The Freemans had a family, including a daughter, Mary Freeman. She married Rev. Robert Foster Wheeler. One of their daughters, Laura Wheeler Waring, became a portrait painter known for her work during the Harlem Renaissance. She was among the first African-American artists to have works exhibited by the Harmon Foundation, and was commissioned by them to do portraits of prominent African Americans.

==Ministry==
Freeman was ordained as a minister by the New York Presbytery in 1840. In 1841, he and his wife moved to Portland, Maine, where he was installed as the first pastor of the Abyssinian Congregational Church, now the third oldest surviving black church in the United States. It became a center of the anti-slavery movement and part of the Underground Railroad. Freeman became the most well-known African American in Maine because of his leadership there; he was a strong supporter of education and also ran a school affiliated with the church. For a decade, he and his wife provided support to fugitive slaves at the church and in their home.

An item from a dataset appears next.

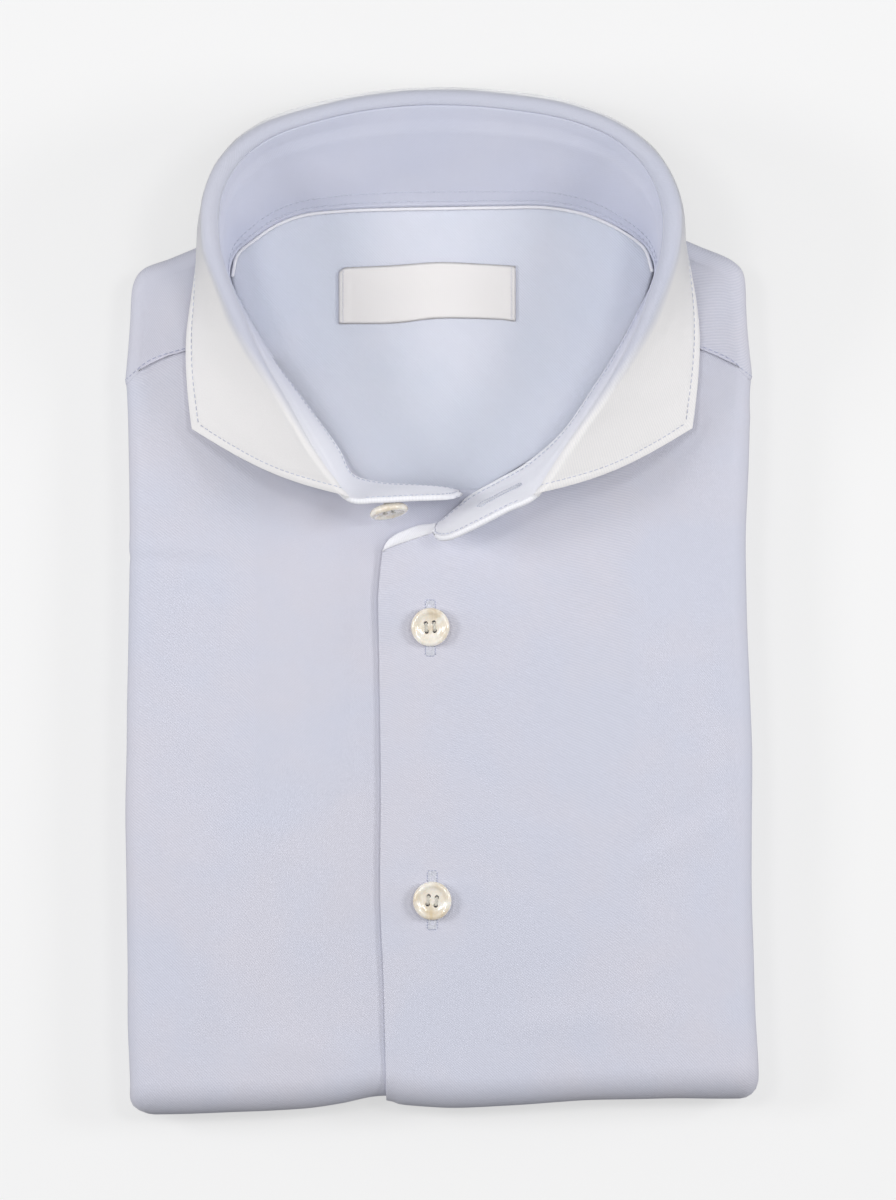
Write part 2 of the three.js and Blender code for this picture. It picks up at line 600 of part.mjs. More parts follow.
function makeButton(shank) {
  const { radius, thick, dish, dishDepth } = BUTTON;
  const profile = [
    [0, -shank],
    [THREAD_SHANK, -shank],
    [THREAD_SHANK, 0],
    ...BUTTON_EDGE.map(([inward, up]) => [radius - inward, up]),
    [radius - BUTTON_ROUND, thick - BUTTON_ROUND],
    [radius - BUTTON_LIP, thick],
    [dish, thick - dishDepth],
    [0, thick - dishDepth],
  ].map(([x, y]) => new THREE.Vector2(x, y));
  const turned = new THREE.LatheGeometry(profile, BUTTON_SIDES);
  turned.rotateX(Math.PI / 2);
  turned.deleteAttribute('normal');
  turned.deleteAttribute('uv');
  let button = solidFromGeometry(mergeVertices(turned, 1e-4));
  for (let k = 0; k < 4; k += 1) {
    const angle = Math.PI / 4 + (k * Math.PI) / 2;
    const drill = new THREE.CylinderGeometry(BUTTON.hole, BUTTON.hole, 10, 8);
    drill.rotateX(Math.PI / 2);
    drill.translate(BUTTON.holeRing * Math.cos(angle), BUTTON.holeRing * Math.sin(angle), 5);
    drill.deleteAttribute('normal');
    drill.deleteAttribute('uv');
    button = button.subtract(solidFromGeometry(mergeVertices(drill, 1e-4)));
  }
  return button;
}

function placeButton(name, place, face, spin, shank) {
  const mesh = makeMesh(name, makeButton(shank), COLOURS.pearl);
  const facing = new THREE.Vector3(...face).normalize();
  const turn = new THREE.Quaternion().setFromUnitVectors(new THREE.Vector3(0, 0, 1), facing);
  mesh.quaternion.copy(turn).multiply(
    new THREE.Quaternion().setFromAxisAngle(new THREE.Vector3(0, 0, 1), spin));
  mesh.position.copy(place);
  return mesh;
}

const shirt = new THREE.Group();
shirt.add(makeMesh('folded_layers', makeFoldedLayers(), COLOURS.inside));
shirt.add(makeMesh('front_left', makeFrontLeft(), COLOURS.twill));
shirt.add(makeMesh('front_right', makeFrontRight(), COLOURS.twill));
shirt.add(makeMesh('yoke', makeYoke(), COLOURS.twill));
shirt.add(makeMesh('yoke_inside', makeInsideYoke(), COLOURS.inside));
shirt.add(makeMesh('collar_stand', makeStand(), COLOURS.twill));
shirt.add(makeMesh('collar_fall', makeFall(), COLOURS.twill));
shirt.add(makeMesh('neck_piping', makePiping(), COLOURS.white));
shirt.add(makeMesh('label', makeLabel(), COLOURS.label));
for (const { name, x, y, face, spin, shank } of BUTTONS) {
  const place = new THREE.Vector3(x, y, bodyTop(x, y) + SEAM_GAP);
  shirt.add(placeButton(name, place, face, spin, shank));
}
const collarButtonPlace = new THREE.Vector3(COLLAR_BUTTON.x, COLLAR_BUTTON.y, COLLAR_BUTTON.z);
shirt.add(placeButton('button_collar', collarButtonPlace, COLLAR_BUTTON.face,
  COLLAR_BUTTON.spin, COLLAR_BUTTON.shank));
shirt.position.set(CENTRE_SHIFT_X, CENTRE_SHIFT_Y, 0);

export default shirt;
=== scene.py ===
"""A folded long sleeve dress shirt in pale twill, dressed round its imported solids.

Everything is measured in millimetres in the solids' own frame and turned to metres when a
mesh is made. +Y runs up the shirt to the collar, and the pile lies on Z = 0.
"""
from __future__ import annotations

import logging
import math
from dataclasses import dataclass, field
from enum import Enum
from typing import Callable, Sequence

import bmesh
import bpy
import numpy as np
from mathutils import Matrix, Vector, noise

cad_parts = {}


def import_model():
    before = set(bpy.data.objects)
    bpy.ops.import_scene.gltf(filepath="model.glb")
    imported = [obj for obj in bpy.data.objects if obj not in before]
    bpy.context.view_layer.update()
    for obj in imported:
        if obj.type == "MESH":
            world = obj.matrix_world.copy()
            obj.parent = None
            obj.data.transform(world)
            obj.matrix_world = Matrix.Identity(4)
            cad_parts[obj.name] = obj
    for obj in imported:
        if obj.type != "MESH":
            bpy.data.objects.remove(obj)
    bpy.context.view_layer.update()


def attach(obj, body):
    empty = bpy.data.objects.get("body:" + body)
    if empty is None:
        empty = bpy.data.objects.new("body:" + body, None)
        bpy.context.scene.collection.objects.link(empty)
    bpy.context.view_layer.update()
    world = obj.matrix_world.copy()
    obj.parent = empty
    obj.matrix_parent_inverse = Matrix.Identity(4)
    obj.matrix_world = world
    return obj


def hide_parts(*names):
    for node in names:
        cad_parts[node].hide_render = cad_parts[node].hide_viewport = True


log = logging.getLogger("shirt")

MM = 0.001
SHIFT_Y = 0.27                     # moves the finished shirt on to the solids' own centre
BORDER_SHARES = (0.12, 0.45, 1.0)  # where an edge's extra lines of points lie, of its width
WELD = 2e-6                        # points nearer than this are one, in metres
Table = Sequence[tuple[float, float]]


def smooth(value: float, low: float, high: float) -> float:
    """Returns a soft step from 0 at low to 1 at high."""
    part = min(max((value - low) / (high - low), 0.0), 1.0)
    return part * part * (3.0 - 2.0 * part)


def mix(a: float, b: float, part: float) -> float:
    """Returns the value that lies part of the way from a to b."""
    return a + (b - a) * part


def read(table: Table, at: float) -> float:
    """Reads a two-column table along a smooth curve through its rows.

    Args:
        table: Rows of (place, value), in rising order of place.
        at: The place to read.

    Returns:
        The value there, held flat past either end.
    """
    if at <= table[0][0]:
        return table[0][1]
    if at >= table[-1][0]:
        return table[-1][1]
    k = next(i for i in range(1, len(table)) if table[i][0] >= at)
    (x0, y0), (x1, y1) = table[k - 1], table[k]
    before = table[k - 2] if k > 1 else table[k - 1]
    after = table[k + 1] if k + 1 < len(table) else table[k]
    slope0 = (y1 - before[1]) / (x1 - before[0])
    slope1 = (after[1] - y0) / (after[0] - x0)
    span = x1 - x0
    t = (at - x0) / span
    h00 = (1 + 2 * t) * (1 - t) ** 2
    h10 = t * (1 - t) ** 2
    h01 = t * t * (3 - 2 * t)
    h11 = t * t * (t - 1)
    return h00 * y0 + h10 * span * slope0 + h01 * y1 + h11 * span * slope1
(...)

In 1852, Rev. Freeman became the pastor of Siloam Presbyterian Church in Brooklyn, New York, founded in 1849. He served there from 1852 to 1860. He was a longtime friend of Amos Gerry Beman, a prominent black minister active in the Northeast. In 1853, he was a prominent attendee of the radical abolitionist National African American Convention in Rochester, New York. His was one of 5 names attached to the address of the convention to the people of the United States published under the title, The Claims of Our Common Cause, along with Frederick Douglass, James Monroe Whitfield, Henry O. Wagoner, and George Boyer Vashon. In 1857 Freeman moderated the annual meeting of the Evangelical Association of Colored Ministers of Congregational and Presbyterian Churches, which met from 1856 to 1859 to confirm their distinctive vocation; that year they met at the Central Presbyterian Church in Philadelphia. In 1859 Freeman hosted this meeting at the Siloam Church, by which time there were 27 black churches in the group.

While Rev. Freeman lived in Brooklyn in the mid-1850s, he secretly sheltered and aided Anna Maria Weems, a young fugitive slave, on her journey to freedom in Canada. Jacob Bigelow, a Washington, DC lawyer, disguised her as a boy. They met Dr. Ellwood Harvey of Philadelphia in front of the White House in November 1855, and Weems pretended to be a male buggy driver. She drove Harvey from Washington to Philadelphia, where Harvey took her to the house of another abolitionist, William Still, for Thanksgiving. The next day Dr. Harvey took Weems across the river to Camden, New Jersey, and on to New York City. In Brooklyn he took her to Rev. Charles Ray's house. Ray took her to the home of Lewis Tappan, where the only photo of Weems was taken in her "boy disguise". Rev. Freeman accompanied Weems from there by train to Canada, where she reached safety at her uncle and aunt's house in Ontario. It is likely that is where Freeman first met the radical American abolitionist, John Brown. Later Brown stopped at Freeman's church in Brooklyn in 1859, while en route to his raid at Harpers Ferry.

==Later years==
In 1860, Rev. Freeman was called as pastor of the Congregationalist Talcott Street Church in Hartford, Connecticut. Four years later, Rev. Freeman and family returned to Brooklyn, where he rejoined the congregation at Siloam Presbyterian Church. Freeman served there until his retirement in 1885. Christiana Williams Freeman worked at the Colored Orphans Home in New York City, where she helped protect the children during the New York Draft Riots of 1863. Rev. Freeman died at his home in Brooklyn. Both Freemans are buried at The Evergreen Cemetery in Brooklyn.

==Legacy and honors==
- The "Home of Amos Noe and Christiana Williams Freeman" is on the Portland Freedom Trail in Maine, and a plaque was installed in their honor.